The keynote speaker of the evening, Sanders defaulted to the former, offering an exhaustive laundry list of reasons why a Trump presidency would be disastrous for both American democracy and society, ranging from climate change to the Supreme Court. Logic, not passion, was the order of the day as Sanders invoked Clinton’s campaign slogan by saying, “We need leadership which brings our people together and makes us stronger.” He concluded, with certain finality, “By these measures any objective observer will conclude that…Hillary Clinton must become the next president of the United States. The choice is not even close.”

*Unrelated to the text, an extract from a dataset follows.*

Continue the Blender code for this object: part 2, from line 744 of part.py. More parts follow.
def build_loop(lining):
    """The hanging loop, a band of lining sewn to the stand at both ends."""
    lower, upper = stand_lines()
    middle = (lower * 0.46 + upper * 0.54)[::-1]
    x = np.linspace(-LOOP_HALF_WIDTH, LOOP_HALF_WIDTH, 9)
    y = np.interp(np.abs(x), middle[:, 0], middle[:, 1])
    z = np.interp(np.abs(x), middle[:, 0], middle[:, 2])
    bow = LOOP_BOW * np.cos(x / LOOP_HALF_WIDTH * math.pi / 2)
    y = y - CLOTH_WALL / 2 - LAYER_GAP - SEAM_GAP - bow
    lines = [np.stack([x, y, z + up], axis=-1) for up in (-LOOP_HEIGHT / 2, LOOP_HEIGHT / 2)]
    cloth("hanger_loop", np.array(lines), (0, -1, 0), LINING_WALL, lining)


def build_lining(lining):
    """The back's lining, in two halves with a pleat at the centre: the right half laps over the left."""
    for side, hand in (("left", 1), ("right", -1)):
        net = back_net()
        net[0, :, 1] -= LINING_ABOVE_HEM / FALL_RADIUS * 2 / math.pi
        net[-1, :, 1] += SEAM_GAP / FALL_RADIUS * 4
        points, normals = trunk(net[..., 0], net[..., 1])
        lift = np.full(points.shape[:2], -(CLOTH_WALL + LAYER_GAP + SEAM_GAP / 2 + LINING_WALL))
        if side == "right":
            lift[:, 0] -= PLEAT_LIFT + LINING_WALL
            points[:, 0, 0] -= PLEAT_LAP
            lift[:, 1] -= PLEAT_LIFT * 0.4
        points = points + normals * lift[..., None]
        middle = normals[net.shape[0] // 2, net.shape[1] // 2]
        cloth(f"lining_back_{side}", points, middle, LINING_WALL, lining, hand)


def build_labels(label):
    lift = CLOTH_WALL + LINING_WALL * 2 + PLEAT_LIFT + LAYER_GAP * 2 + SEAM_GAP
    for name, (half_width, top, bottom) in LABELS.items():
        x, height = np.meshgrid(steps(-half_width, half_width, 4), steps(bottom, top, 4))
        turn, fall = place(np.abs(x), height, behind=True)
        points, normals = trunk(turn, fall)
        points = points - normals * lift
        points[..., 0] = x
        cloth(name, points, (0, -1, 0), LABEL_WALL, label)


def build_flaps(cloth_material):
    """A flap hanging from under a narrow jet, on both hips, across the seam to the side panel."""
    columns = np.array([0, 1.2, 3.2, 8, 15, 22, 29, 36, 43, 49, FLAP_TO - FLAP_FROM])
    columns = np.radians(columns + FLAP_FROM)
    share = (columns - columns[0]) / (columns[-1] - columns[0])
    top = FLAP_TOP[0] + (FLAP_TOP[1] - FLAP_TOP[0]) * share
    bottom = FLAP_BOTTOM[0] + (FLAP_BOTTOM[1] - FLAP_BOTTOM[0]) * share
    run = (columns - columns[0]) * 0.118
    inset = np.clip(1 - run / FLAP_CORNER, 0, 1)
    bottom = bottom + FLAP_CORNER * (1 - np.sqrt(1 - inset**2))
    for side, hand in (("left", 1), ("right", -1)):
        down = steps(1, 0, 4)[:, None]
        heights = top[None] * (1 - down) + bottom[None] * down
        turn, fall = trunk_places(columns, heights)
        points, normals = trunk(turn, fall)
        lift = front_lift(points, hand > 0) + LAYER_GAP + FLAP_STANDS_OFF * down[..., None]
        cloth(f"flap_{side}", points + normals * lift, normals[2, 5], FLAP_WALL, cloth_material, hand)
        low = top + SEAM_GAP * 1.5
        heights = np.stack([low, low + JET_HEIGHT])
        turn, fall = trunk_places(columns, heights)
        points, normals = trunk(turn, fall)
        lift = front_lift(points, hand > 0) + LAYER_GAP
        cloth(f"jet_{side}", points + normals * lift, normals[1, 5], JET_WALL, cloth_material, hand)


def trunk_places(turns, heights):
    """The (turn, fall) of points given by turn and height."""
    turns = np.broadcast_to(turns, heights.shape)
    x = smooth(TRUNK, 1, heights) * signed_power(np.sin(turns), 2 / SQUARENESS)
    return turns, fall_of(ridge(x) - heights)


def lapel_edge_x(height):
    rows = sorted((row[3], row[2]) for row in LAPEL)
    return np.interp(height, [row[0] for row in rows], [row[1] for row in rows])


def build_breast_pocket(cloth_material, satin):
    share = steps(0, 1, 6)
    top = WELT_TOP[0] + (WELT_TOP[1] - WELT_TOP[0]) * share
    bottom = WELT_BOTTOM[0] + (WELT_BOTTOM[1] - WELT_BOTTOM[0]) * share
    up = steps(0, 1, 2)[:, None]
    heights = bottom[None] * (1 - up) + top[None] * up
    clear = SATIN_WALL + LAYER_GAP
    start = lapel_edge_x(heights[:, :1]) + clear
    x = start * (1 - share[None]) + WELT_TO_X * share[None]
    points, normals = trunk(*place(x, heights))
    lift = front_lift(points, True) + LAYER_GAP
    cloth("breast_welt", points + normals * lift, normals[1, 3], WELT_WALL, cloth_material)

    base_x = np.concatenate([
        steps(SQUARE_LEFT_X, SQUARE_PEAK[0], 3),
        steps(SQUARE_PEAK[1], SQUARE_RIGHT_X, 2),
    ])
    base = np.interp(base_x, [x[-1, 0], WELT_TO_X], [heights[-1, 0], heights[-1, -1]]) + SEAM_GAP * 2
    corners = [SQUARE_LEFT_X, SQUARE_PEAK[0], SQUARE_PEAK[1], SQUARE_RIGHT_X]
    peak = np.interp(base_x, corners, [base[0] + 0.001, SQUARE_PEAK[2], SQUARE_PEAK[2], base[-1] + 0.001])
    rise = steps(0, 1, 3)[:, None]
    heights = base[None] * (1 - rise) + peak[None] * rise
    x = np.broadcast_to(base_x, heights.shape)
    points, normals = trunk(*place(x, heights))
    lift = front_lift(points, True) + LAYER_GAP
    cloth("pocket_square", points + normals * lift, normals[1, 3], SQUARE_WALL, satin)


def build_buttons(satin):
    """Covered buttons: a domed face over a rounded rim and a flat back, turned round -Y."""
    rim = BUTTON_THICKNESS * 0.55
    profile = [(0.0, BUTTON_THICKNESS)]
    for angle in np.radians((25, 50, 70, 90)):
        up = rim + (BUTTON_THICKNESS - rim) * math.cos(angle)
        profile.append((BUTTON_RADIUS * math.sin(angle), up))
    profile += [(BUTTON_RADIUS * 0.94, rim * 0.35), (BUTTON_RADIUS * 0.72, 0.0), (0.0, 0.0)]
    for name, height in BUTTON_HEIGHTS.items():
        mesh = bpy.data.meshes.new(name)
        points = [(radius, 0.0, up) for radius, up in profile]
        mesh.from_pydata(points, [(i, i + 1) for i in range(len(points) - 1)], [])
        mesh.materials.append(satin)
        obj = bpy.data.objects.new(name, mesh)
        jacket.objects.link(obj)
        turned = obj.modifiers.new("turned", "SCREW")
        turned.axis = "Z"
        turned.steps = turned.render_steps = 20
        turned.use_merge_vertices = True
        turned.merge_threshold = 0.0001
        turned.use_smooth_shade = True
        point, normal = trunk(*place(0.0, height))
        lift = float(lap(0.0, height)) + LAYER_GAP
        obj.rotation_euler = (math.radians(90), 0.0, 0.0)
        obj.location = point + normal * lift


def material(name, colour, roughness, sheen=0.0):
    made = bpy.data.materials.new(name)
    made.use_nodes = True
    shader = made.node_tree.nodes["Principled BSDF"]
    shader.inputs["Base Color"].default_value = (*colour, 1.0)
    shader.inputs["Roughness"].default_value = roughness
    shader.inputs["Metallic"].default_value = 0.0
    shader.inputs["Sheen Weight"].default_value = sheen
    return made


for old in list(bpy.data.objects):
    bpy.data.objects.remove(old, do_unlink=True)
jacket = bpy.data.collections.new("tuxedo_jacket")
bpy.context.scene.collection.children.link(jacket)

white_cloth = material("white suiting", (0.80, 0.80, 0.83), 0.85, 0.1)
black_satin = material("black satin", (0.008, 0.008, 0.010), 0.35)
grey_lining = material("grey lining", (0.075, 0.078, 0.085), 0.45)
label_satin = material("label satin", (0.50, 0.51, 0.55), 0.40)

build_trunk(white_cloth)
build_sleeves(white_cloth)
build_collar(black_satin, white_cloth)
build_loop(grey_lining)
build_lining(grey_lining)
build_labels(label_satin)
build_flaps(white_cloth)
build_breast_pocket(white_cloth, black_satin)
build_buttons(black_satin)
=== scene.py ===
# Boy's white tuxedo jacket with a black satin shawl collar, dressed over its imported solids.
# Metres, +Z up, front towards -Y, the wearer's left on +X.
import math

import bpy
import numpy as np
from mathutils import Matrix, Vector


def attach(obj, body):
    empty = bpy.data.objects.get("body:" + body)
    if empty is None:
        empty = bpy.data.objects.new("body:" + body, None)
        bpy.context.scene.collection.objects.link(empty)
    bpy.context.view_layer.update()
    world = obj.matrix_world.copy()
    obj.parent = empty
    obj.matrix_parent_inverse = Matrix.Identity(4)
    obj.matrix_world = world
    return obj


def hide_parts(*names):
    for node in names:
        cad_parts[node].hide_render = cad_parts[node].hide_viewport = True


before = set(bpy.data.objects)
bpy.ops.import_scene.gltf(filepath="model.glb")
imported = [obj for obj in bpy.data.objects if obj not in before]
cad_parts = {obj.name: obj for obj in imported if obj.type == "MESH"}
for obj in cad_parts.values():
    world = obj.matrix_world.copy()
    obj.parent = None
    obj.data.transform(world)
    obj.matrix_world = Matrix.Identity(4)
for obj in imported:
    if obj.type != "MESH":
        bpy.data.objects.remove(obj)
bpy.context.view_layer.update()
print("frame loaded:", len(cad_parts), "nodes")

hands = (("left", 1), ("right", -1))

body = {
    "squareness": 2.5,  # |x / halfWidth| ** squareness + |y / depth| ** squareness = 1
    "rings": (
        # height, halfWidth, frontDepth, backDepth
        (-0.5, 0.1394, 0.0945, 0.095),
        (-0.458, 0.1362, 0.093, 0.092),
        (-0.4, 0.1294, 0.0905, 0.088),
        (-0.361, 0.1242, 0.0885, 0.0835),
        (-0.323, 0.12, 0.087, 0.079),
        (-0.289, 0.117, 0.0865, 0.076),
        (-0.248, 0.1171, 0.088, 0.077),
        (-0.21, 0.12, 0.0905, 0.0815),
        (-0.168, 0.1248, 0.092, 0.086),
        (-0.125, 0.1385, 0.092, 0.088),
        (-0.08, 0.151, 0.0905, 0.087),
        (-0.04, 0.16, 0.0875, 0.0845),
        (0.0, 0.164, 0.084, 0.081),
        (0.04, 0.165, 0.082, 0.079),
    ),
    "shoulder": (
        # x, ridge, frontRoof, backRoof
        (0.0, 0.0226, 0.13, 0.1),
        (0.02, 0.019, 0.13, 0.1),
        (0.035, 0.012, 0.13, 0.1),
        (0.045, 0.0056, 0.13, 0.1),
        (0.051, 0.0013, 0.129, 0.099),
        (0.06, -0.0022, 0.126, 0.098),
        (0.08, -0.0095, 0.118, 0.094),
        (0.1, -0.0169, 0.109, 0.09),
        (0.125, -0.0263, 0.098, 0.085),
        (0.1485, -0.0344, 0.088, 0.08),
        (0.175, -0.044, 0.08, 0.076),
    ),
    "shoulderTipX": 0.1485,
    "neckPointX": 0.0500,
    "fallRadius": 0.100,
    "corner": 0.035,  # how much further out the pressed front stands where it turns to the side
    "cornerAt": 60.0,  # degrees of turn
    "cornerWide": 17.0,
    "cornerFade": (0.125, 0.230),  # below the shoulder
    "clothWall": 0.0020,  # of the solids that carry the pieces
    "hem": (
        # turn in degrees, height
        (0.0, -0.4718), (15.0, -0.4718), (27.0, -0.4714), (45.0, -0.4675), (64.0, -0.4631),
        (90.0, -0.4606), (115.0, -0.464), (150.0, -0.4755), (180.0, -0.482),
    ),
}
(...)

Senator Elizabeth Warren, meanwhile, offered an argument that was indignant yet somehow pedagogical, painting a doomsday picture of “Donald Trump’s America” which she described as “an America of fear and hate—an America where we all break apart.” But Warren’s delivery was surprisingly low-energy. In part she may have been distracted by incessant chiding from Sanders supporters in the audience who were shouting (among other things), “We trusted you!” Or perhaps Warren was chastened by the show-stopping speech from the First Lady, who immediately preceded her.
Michelle Obama’s speech, which is likely to go down the best of her (public) career, was at its core a repudiation of the negativity that has come to characterize so much of this year’s race. From the start, she cautioned Democrats that theirs is the party of hope, and of optimism. She spoke of (ahem) unnamed bullies, and reminded her audience that, “When they go low, we go high.”
More pointedly, Obama reminded fractious Sanders supporters of Hillary Clinton’s response when she lost in 2008: “When [Hillary] didn’t win the nomination, she didn’t get angry or disillusioned,” said Obama. “Hillary didn’t pack up and go home,” because she knew that the race was “so much bigger than her own desires and disappointment.” It was perhaps the night’s most eloquent subtweet: this was a parent speaking to an unruly child, only the parent was the First Lady of the United States.
Though they were most directly a dig at Trump and his supporters—who have been animated almost entirely by the notion of American decline—Michelle Obama’s most ferocious lines of the night were equally relevant to Sanders supporters who have long bemoaned the sad state of affairs in the United States:
I wake up every morning in a house that was built by slaves, and I watch my daughters—two beautiful, intelligent, black young women—playing with their dogs on the White House lawn. And because of Hillary Clinton, my daughters—and all of our sons and daughters—now take for granted that a woman can be president of the United States. So don’t ever let anyone tell you that this country isn’t great—that somehow we need to make it “great” again—because this right now, is the greatest country on earth.
Here was Obama’s realest of #realtalk: a black woman telling the rest of the country that things were not as bad as they seemed and indeed “change”—so often hoped for, wished for, prayed upon—was already here: A woman will be the Democratic nominee, and American history is forever changed. The audience, perhaps finally realizing this, roared with approval.